Bavarian metal workers are threatening an all-out strike in the spring over cuts in sickness and holiday pay, and paranoia about new cuts in Christmas pay and pensions was evident in Rosenheim. Bavarian jobs with companies such as BMW are already going outside Europe to countries in Asia and eastern Europe, where costs are cheaper, the unions say.
"If Europe means that the standards of the workers are all raised to the highest level then it is good," Rudi Neumeier says. "But, instead, we see our standards going down to the levels in Italy, Portugal and Spain."

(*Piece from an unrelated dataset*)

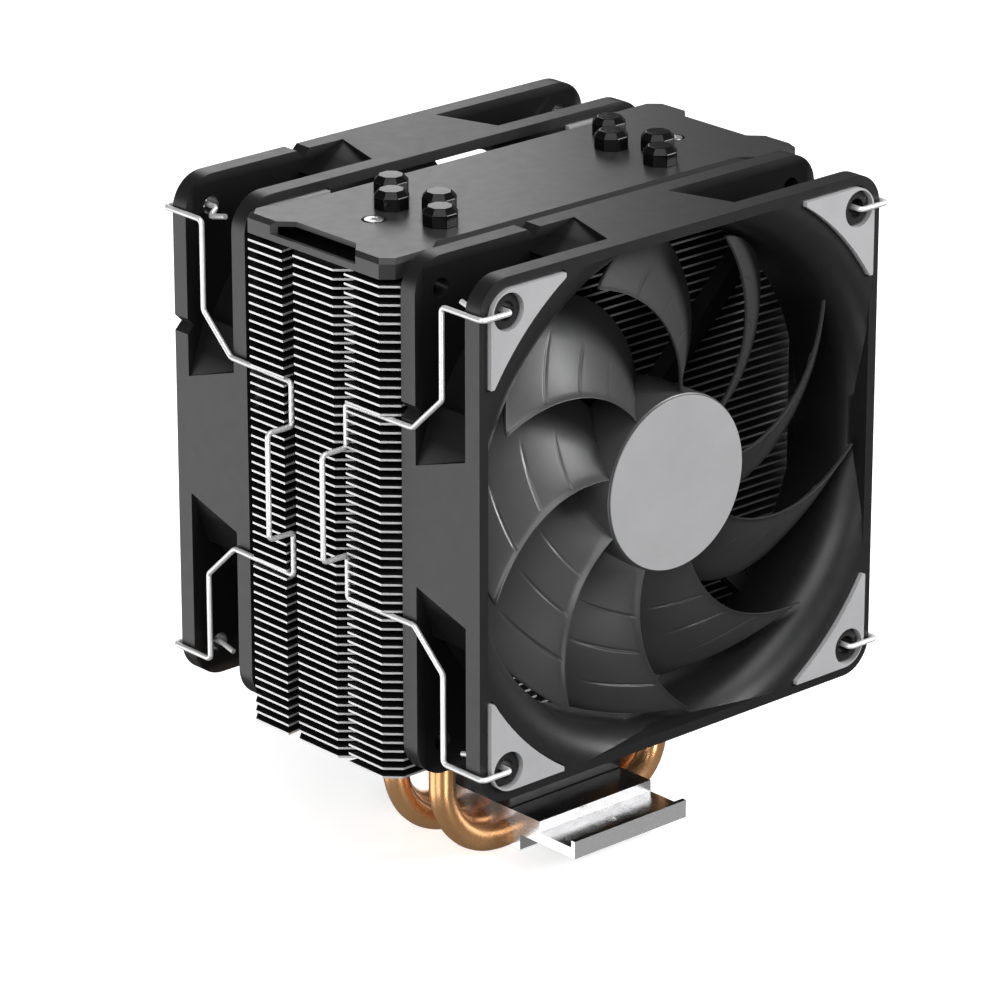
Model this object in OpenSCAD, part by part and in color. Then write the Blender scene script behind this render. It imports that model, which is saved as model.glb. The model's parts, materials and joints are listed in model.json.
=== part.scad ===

It is no coincidence that Germany's toughest demands for maintaining strict economic criteria for membership of Emu are issuing from Munich. Theo Waigel, the hard-line German finance minister, who devised the so- called "stability pact", a controversial system of rules and fines for Emu members which will be discussed at Dublin, is a Bavarian.
"We can have no tricks - no creative accounting," Erwin Huber, the Bavarian finance minister, said. Mr Huber says openly that the euro cannot go ahead without the support of the people. "There can be no point of no return."
Edmund Stoiber, the right- wing president of Bavaria, whose CSU party is a partner with Mr Kohl's ruling CDU, has come close to calling for a delay. Unlike most German politicians, Mr Stoiber, of a younger generation than Helmut Kohl, sees nothing taboo in Euro-scepticism. He is at present leading Bavaria's fight with the European Court over a ruling that it illegally gave state aid to Mazhuette, the local steel company. Mr Stoiber sees Europe not as another "United States" but a "federation of regions".
Furthermore, he knows that attacking Brussels can bring in the votes. Just across the border in Austria, Jorg Haider's extreme right Freedom Party recently won 27.6 per cent of the vote in European Parliament elections, playing an anti-Emu card. In Bavaria not only are fears of the euro deepening, but there is also evidence that if national currencies are abolished without time to prepare the public, monetary union could alienate opinion against political union too.